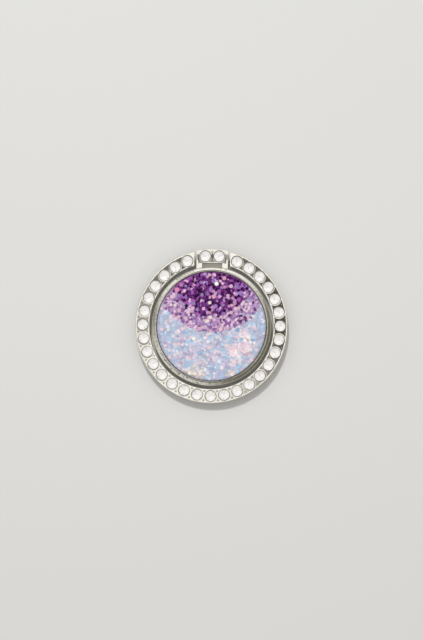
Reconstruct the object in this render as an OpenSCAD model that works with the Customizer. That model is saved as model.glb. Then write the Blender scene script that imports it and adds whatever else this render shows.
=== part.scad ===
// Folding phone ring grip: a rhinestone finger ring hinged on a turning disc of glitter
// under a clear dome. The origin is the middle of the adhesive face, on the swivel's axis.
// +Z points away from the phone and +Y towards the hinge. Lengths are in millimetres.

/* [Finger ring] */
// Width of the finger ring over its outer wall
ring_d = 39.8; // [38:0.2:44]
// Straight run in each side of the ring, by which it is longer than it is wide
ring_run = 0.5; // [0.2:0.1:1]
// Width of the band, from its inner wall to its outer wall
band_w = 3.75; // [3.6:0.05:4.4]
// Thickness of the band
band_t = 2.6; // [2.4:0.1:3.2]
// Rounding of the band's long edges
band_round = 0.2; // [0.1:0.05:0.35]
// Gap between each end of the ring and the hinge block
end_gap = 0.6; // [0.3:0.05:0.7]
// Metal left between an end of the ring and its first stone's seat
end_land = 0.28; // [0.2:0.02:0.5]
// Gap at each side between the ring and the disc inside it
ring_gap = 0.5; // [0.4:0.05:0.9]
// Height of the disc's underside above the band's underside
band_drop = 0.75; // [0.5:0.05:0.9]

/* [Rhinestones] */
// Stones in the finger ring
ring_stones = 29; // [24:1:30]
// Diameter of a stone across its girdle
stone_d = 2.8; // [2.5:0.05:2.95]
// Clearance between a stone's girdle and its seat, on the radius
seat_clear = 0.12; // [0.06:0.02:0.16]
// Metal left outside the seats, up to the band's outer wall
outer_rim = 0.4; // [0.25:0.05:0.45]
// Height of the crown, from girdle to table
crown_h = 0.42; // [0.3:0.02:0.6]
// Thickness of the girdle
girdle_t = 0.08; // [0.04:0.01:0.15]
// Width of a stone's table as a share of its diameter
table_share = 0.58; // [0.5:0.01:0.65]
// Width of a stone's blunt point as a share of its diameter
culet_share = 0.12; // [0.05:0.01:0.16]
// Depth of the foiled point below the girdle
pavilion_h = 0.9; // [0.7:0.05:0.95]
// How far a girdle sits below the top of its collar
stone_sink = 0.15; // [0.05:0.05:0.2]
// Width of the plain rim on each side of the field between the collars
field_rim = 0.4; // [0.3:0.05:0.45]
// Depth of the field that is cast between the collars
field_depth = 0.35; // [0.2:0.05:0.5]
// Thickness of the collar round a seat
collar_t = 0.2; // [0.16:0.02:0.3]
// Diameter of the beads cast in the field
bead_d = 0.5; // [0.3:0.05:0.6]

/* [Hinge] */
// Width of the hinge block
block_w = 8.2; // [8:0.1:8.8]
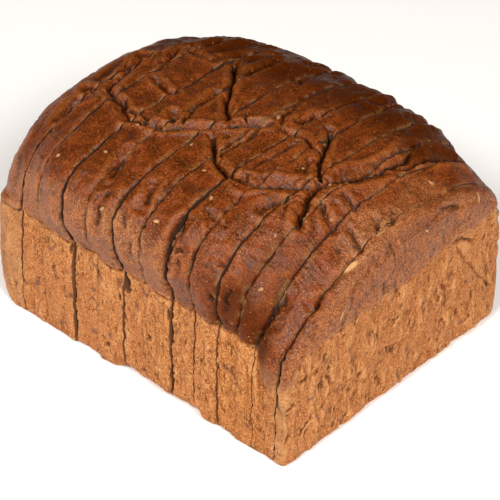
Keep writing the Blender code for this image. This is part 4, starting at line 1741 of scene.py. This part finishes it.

:::

Write every entry out again exactly.

**Correct output**
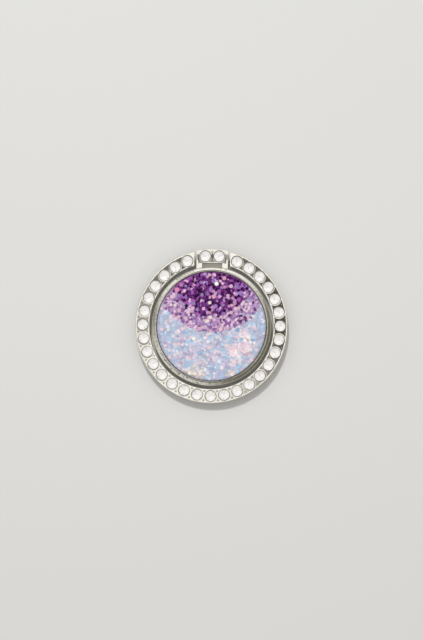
Reconstruct the object in this render as an OpenSCAD model that works with the Customizer. That model is saved as model.glb. Then write the Blender scene script that imports it and adds whatever else this render shows.
=== part.scad ===
// Folding phone ring grip: a rhinestone finger ring hinged on a turning disc of glitter
// under a clear dome. The origin is the middle of the adhesive face, on the swivel's axis.
// +Z points away from the phone and +Y towards the hinge. Lengths are in millimetres.

/* [Finger ring] */
// Width of the finger ring over its outer wall
ring_d = 39.8; // [38:0.2:44]
// Straight run in each side of the ring, by which it is longer than it is wide
ring_run = 0.5; // [0.2:0.1:1]
// Width of the band, from its inner wall to its outer wall
band_w = 3.75; // [3.6:0.05:4.4]
// Thickness of the band
band_t = 2.6; // [2.4:0.1:3.2]
// Rounding of the band's long edges
band_round = 0.2; // [0.1:0.05:0.35]
// Gap between each end of the ring and the hinge block
end_gap = 0.6; // [0.3:0.05:0.7]
// Metal left between an end of the ring and its first stone's seat
end_land = 0.28; // [0.2:0.02:0.5]
// Gap at each side between the ring and the disc inside it
ring_gap = 0.5; // [0.4:0.05:0.9]
// Height of the disc's underside above the band's underside
band_drop = 0.75; // [0.5:0.05:0.9]

/* [Rhinestones] */
// Stones in the finger ring
ring_stones = 29; // [24:1:30]
// Diameter of a stone across its girdle
stone_d = 2.8; // [2.5:0.05:2.95]
// Clearance between a stone's girdle and its seat, on the radius
seat_clear = 0.12; // [0.06:0.02:0.16]
// Metal left outside the seats, up to the band's outer wall
outer_rim = 0.4; // [0.25:0.05:0.45]
// Height of the crown, from girdle to table
crown_h = 0.42; // [0.3:0.02:0.6]
// Thickness of the girdle
girdle_t = 0.08; // [0.04:0.01:0.15]
// Width of a stone's table as a share of its diameter
table_share = 0.58; // [0.5:0.01:0.65]
// Width of a stone's blunt point as a share of its diameter
culet_share = 0.12; // [0.05:0.01:0.16]
// Depth of the foiled point below the girdle
pavilion_h = 0.9; // [0.7:0.05:0.95]
// How far a girdle sits below the top of its collar
stone_sink = 0.15; // [0.05:0.05:0.2]
// Width of the plain rim on each side of the field between the collars
field_rim = 0.4; // [0.3:0.05:0.45]
// Depth of the field that is cast between the collars
field_depth = 0.35; // [0.2:0.05:0.5]
// Thickness of the collar round a seat
collar_t = 0.2; // [0.16:0.02:0.3]
// Diameter of the beads cast in the field
bead_d = 0.5; // [0.3:0.05:0.6]

/* [Hinge] */
// Width of the hinge block
block_w = 8.2; // [8:0.1:8.8]
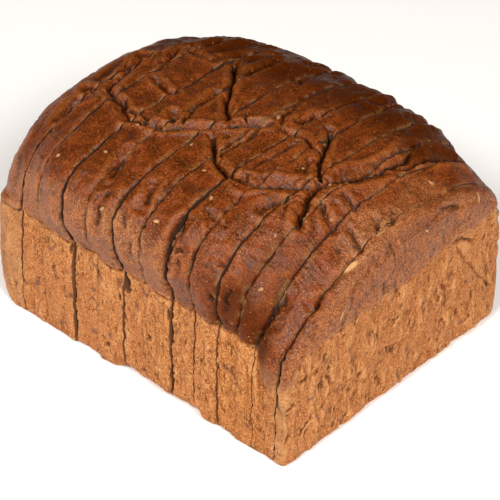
Keep writing the Blender code for this image. This is part 4, starting at line 1741 of scene.py. This part finishes it.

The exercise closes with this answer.